What this means when evaluating Restaurant POS Systems
Most operators still over-index on hardware aesthetics and under-index on operational fit. A shiny tablet setup can still fail if it slows expo, breaks menu consistency across channels, or creates accounting headaches at close.
Here are the criteria that matter most right now:
1) Mobile workflow quality (not just “mobile support”)
Ask for a live demo of server flow: greeting, order entry, modifiers, split checks, payment, and receipt. Time it. If your team has to tap through awkward screens, your throughput suffers. In 2026, strong Restaurant POS Systems should make handheld workflows feel native, not bolted-on.
2) Menu and pricing sync across channels
Menu sync is where many migrations fail. Your in-store POS, online ordering, third-party delivery menus, and back-office reports need one source of truth. If a vendor can’t show real-time or near-real-time synchronization with audit visibility, treat that as a red flag.
3) Kitchen display and routing logic
Speed at the front means nothing if tickets bottleneck in the back. Evaluate whether the platform supports station-level routing, prep timing controls, and clear prioritization during rush windows. This is often where practical ROI appears first.
4) Offline stability and recovery
Connectivity issues still happen. You need to know exactly what works offline, how transactions are reconciled, and what recovery looks like after service returns. Don’t accept vague assurances—request a failure-mode walkthrough.
5) Integration depth (payments, labor, accounting, loyalty)
In 2026, the best Restaurant POS Systems are less about one app and more about connected operations. Verify integration behavior for your must-have tools: payroll, scheduling, accounting, and CRM/loyalty. Confirm whether sync is real-time, batched, or manual.
Operator playbook: what to do in the next 30 days
If this week’s mobile POS news pushed your team toward a switch, avoid “rip and replace” mistakes. Use a phased operator plan:
Week 1: Define non-negotiables
- List service model constraints (QSR, full-service, hybrid, bar-heavy, delivery-heavy).
- Define peak-hour transaction goals.
- Document required integrations and reporting outputs before demos begin.
Week 2: Run scenario-based demos
- Use your real menu (modifiers, combos, promos, taxes) in demo flow.
- Test split payments, refunds, void permissions, and manager overrides.
- Score each platform by frontline usability, not just feature count.
Week 3: Pilot in one environment
- Pilot in one location or one daypart before full rollout.
- Track ticket times, order accuracy, and close-of-day labor burden.
- Capture staff feedback after each shift and tune settings quickly.

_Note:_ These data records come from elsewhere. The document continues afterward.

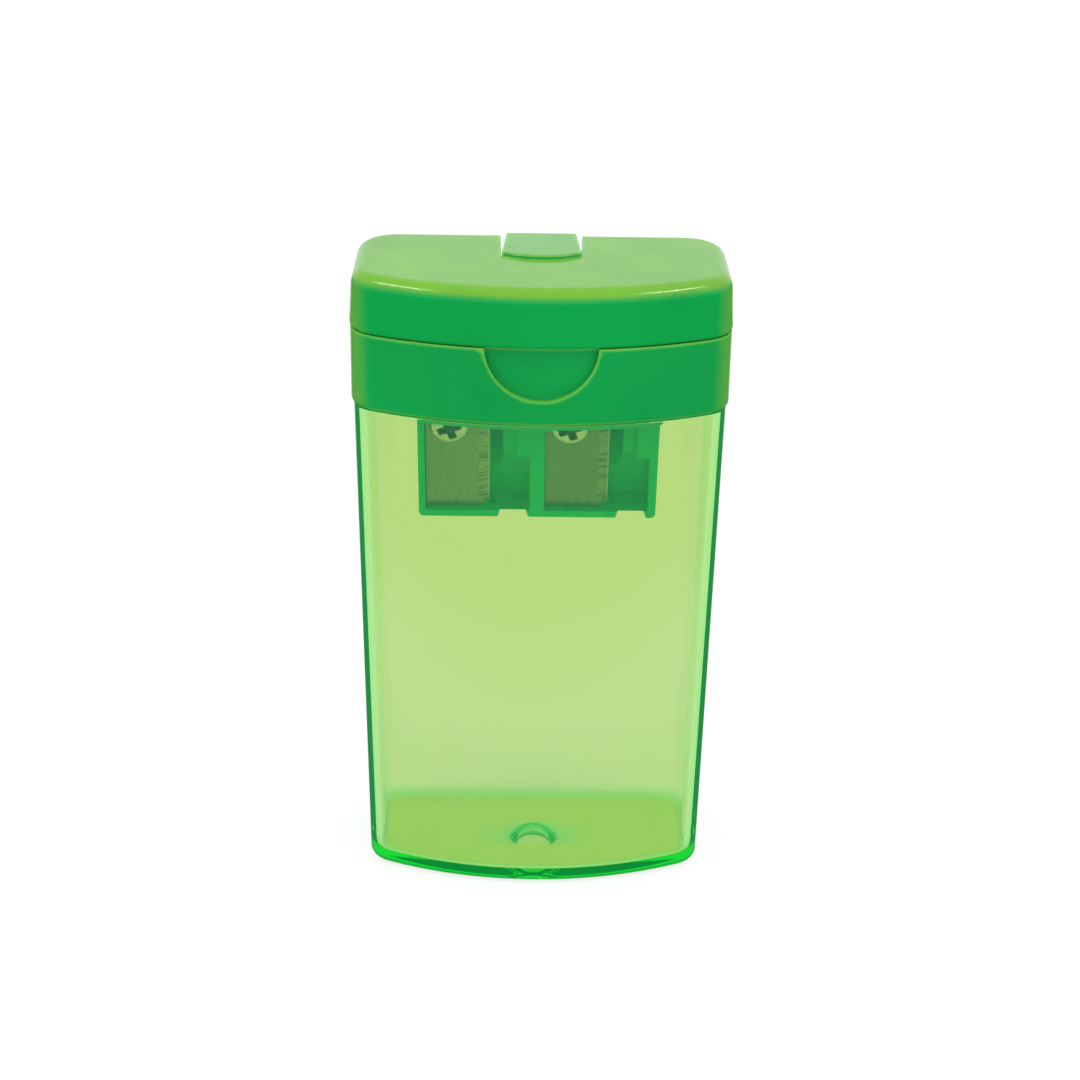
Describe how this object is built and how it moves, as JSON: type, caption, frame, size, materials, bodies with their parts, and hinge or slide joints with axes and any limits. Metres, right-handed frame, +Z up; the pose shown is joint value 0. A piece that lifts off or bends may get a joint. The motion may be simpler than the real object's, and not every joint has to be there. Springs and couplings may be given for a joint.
{
  "type": "pencil sharpener",
  "caption": "Twin-hole pencil sharpener with a clear green tub for the shavings, a pull-off green head with screwed-on blades and a hinged flip lid.",
  "frame": {"origin": "middle of the body's outline, at the level of the container's base", "axes": "+X across the body from the viewer's left to right, +Y to the flat back with the hinge, +Z up through the lid"},
  "size_m": [0.0414, 0.023, 0.0725],
  "materials": {
    "clear_plastic": "clear, tinted yellow-green, polished",
    "green_plastic": "moulded, satin to gloss",
    "blade_steel": "ground lengthwise, edge ground crosswise",
    "screw_steel": "bright plated"
  },
  "bodies": {
    "container": {"container": "clear_plastic"},
    "head": {"collar": "green_plastic", "sharpener_block": "green_plastic", "blade_left": "blade_steel", "blade_right": "blade_steel", "screw_left": "screw_steel", "screw_right": "screw_steel"},
    "lid": {"lid": "green_plastic"}
  },
  "joints": [
    {"name": "head_lift", "type": "slide", "parent": "container", "child": "head", "axis": [0, 0, 1], "range_m": [0, 0.024]},
    {"name": "lid_hinge", "type": "hinge", "parent": "head", "child": "lid", "pos_m": [0, 0.0101, 0.0639], "axis": [-1, 0, 0], "range_deg": [0, 110]}
  ]
}
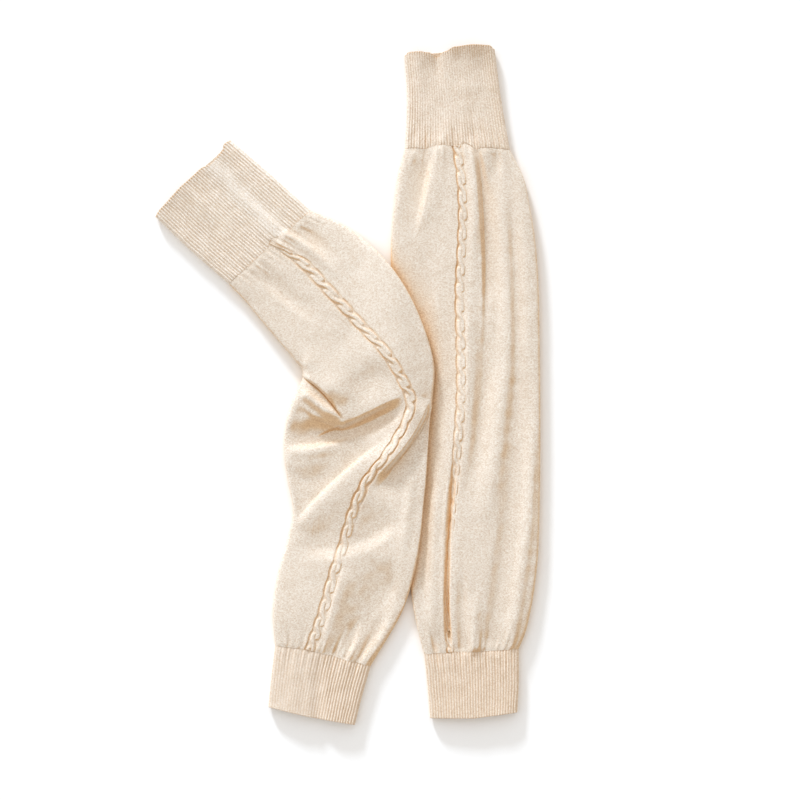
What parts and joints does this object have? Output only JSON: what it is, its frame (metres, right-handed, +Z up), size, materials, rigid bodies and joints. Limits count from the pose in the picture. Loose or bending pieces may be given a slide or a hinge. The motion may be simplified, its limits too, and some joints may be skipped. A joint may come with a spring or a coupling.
{
  "type": "pair of leg warmers",
  "caption": "Pair of fine-knit leg warmers laid flat, one straight and one bent over its edge, with a rope cable down the front and ribbed cuffs.",
  "frame": {"origin": "on the surface the pair lies on, under the middle of the whole pair's box", "axes": "+Z up from the surface, +Y along the straight leg warmer towards its wide top cuff, +X to the right across the pair"},
  "size_m": [0.3316, 0.5844, 0.023],
  "materials": {
    "straight_knit": "matte, softly napped plain knit",
    "straight_rib": "matte fine rib",
    "bent_knit": "matte, softly napped plain knit",
    "bent_rib": "matte fine rib"
  },
  "bodies": {
    "root": {"straight_top_cuff": "straight_rib", "straight_body": "straight_knit", "straight_bottom_cuff": "straight_rib", "bent_top_cuff": "bent_rib", "bent_body": "bent_knit", "bent_bottom_cuff": "bent_rib"}
  },
  "joints": []
}
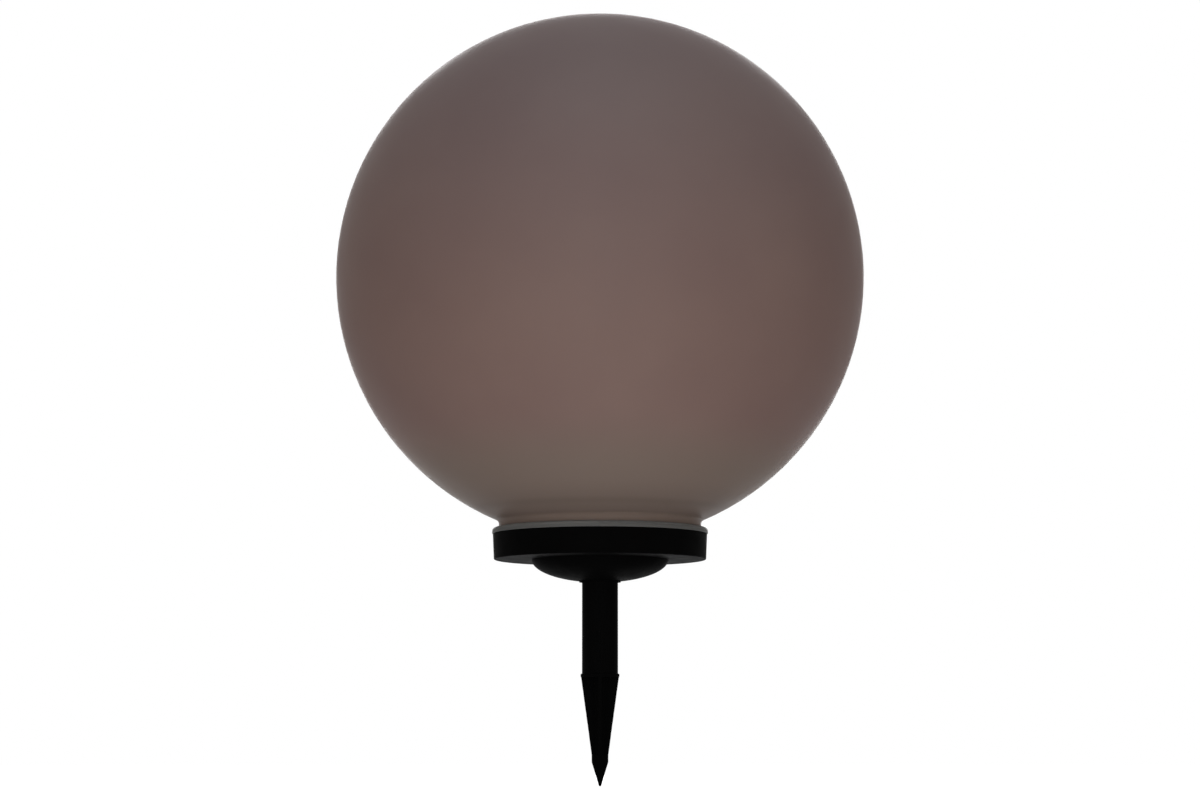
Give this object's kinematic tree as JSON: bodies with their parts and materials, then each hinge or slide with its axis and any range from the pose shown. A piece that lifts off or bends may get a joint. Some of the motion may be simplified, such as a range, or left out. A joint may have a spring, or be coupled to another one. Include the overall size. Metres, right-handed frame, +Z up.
{
  "type": "garden globe light",
  "caption": "Solar garden globe light: smoke-coloured plastic ball on a round black cap, with a short stem tube and a ground spike.",
  "frame": {"origin": "on the stem's axis, at the top of the spike's collar, which is level with the soil when the spike is driven in", "axes": "+Z up along the stem, -Y towards the viewer, +X to the viewer's right; the switch is on the rear, +Y"},
  "size_m": [0.4999, 0.4998, 0.7295],
  "materials": {
    "globe_plastic": "satin translucent smoke-taupe plastic",
    "cap_plastic": "satin black plastic",
    "stem_plastic": "satin black plastic tube",
    "spike_plastic": "matt black plastic",
    "housing_plastic": "matt black plastic",
    "black_rubber": "soft black rubber",
    "screw_steel": "zinc-plated",
    "white_plastic": "white plastic",
    "white_board": "white solder mask",
    "led_chip": "LED package with yellow phosphor",
    "frosted_plastic": "frosted plastic",
    "green_board": "green solder mask",
    "panel_board": "black solder mask under clear resin",
    "solar_cell": "dark blue silicon",
    "black_component": "moulded epoxy",
    "ferrite_winding": "ferrite",
    "capacitor_can": "aluminium can",
    "foam_tape": "grey foam tape",
    "battery_sleeve": "plain green sleeve",
    "contact_metal": "nickel-plated",
    "knob_plastic": "black plastic",
    "wire_red": "red insulation",
    "wire_black": "black insulation"
  },
  "bodies": {
    "spike": {"ground_spike": "spike_plastic"},
    "stem": {"stem_tube": "stem_plastic"},
    "head": {"base_cap": "cap_plastic", "globe_gasket": "black_rubber", "engine_housing": "housing_plastic", "housing_seal": "black_rubber", "housing_screws": "screw_steel", "led_post": "white_plastic", "led_side_boards": "white_board", "led_side_chips": "led_chip", "led_top_board": "white_board", "led_top_chips": "led_chip", "led_diffuser": "frosted_plastic", "tower_screws": "screw_steel", "control_board": "green_board", "board_screws": "screw_steel", "driver_chip": "black_component", "storage_inductor": "ferrite_winding", "filter_capacitor": "capacitor_can", "board_connectors": "white_plastic", "battery_holder": "housing_plastic", "battery_pad": "foam_tape", "battery_cell_front": "battery_sleeve", "battery_cell_rear": "battery_sleeve", "battery_contacts": "contact_metal", "switch_gasket": "black_rubber", "switch_body": "contact_metal", "switch_screws": "screw_steel", "panel_wires": "wire_red", "led_wires": "wire_red", "battery_wires": "wire_red", "switch_wires": "wire_black", "solar_panel_right": "panel_board", "solar_cells_right": "solar_cell", "solar_panel_rear": "panel_board", "solar_cells_rear": "solar_cell", "solar_panel_left": "panel_board", "solar_cells_left": "solar_cell", "solar_panel_front": "panel_board", "solar_cells_front": "solar_cell"},
    "globe": {"globe": "globe_plastic"},
    "switch": {"switch_knob": "knob_plastic"}
  },
  "joints": [
    {"name": "stem_pull", "type": "slide", "parent": "spike", "child": "stem", "axis": [0, 0, 1], "range_m": [0, 0.045]},
    {"name": "head_lift", "type": "slide", "parent": "stem", "child": "head", "axis": [0, 0, 1], "range_m": [0, 0.036]},
    {"name": "globe_twist", "type": "hinge", "parent": "head", "child": "globe", "pos_m": [0, 0, 0.131], "axis": [0, 0, 1], "range_deg": [0, 28]},
    {"name": "switch_slide", "type": "slide", "parent": "head", "child": "switch", "axis": [1, 0, 0], "range_m": [0, 0.004]}
  ]
}
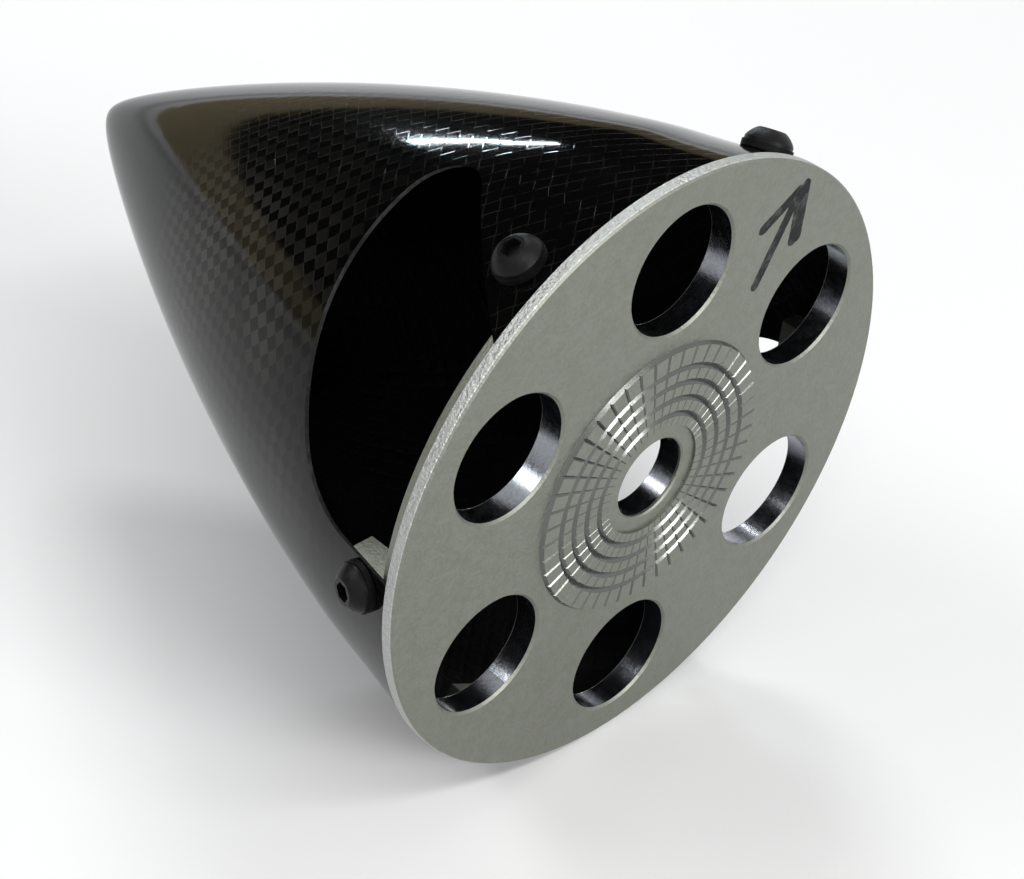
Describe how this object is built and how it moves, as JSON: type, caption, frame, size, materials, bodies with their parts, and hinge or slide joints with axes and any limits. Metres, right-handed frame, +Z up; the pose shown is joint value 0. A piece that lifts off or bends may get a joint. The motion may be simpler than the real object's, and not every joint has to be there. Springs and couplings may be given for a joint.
{
  "type": "propeller spinner",
  "caption": "Hollow ogive propeller spinner: glossy carbon nose cone with blade cut-outs, screwed to a drilled metal backplate with a knurled rear boss.",
  "frame": {"origin": "centre of the shaft bore on the rearmost face, the knurled boss", "axes": "+Y is the spin axis towards the nose, +Z is up and +X is to the right when the backplate is seen from behind"},
  "size_m": [0.0788, 0.0996, 0.076],
  "materials": {
    "carbon": "plain-weave carbon fibre under a clear gloss coat",
    "plate": "machined aluminium with a fine satin bead-blasted face",
    "screw": "black oxide alloy steel",
    "washer": "black nylon"
  },
  "bodies": {
    "root": {"nose_cone": "carbon", "backplate": "plate", "cone_screw_1": "screw", "cone_screw_2": "screw", "cone_screw_3": "screw", "cone_screw_4": "screw", "cone_screw_5": "screw", "cone_screw_6": "screw", "screw_washer_1": "washer", "screw_washer_2": "washer", "screw_washer_3": "washer", "screw_washer_4": "washer", "screw_washer_5": "washer", "screw_washer_6": "washer"}
  },
  "joints": []
}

Week 4: Decide rollout cadence
- Set a staged deployment by location tiers or service complexity.
- Build a cutover checklist (hardware, staff training, fallback process).
- Assign owners for data validation in week one post-launch.
Common mistakes to avoid
- Choosing based on hardware discounts alone: Lower upfront cost can hide expensive workflow drag.
- Ignoring data cleanup before migration: Dirty menu and item mapping creates long-term reporting noise.
- Undertraining managers: The manager layer (permissions, overrides, reporting) is where adoption wins or loses.
- No rollback plan: Every cutover needs a documented contingency path.
Bottom line
This week’s LINGA Mobile release reinforces a broader market direction: mobile-first operations are becoming baseline expectations, not premium extras. For restaurant teams, that means the purchase question is evolving from “Which POS has the most features?” to “Which system helps my staff move faster, make fewer errors, and produce cleaner operating data every shift?”
That shift is exactly why Restaurant POS Systems should be evaluated as operational infrastructure—not just checkout software. Operators who treat POS decisions as workflow architecture will see better service consistency, more dependable reporting, and stronger unit economics over time.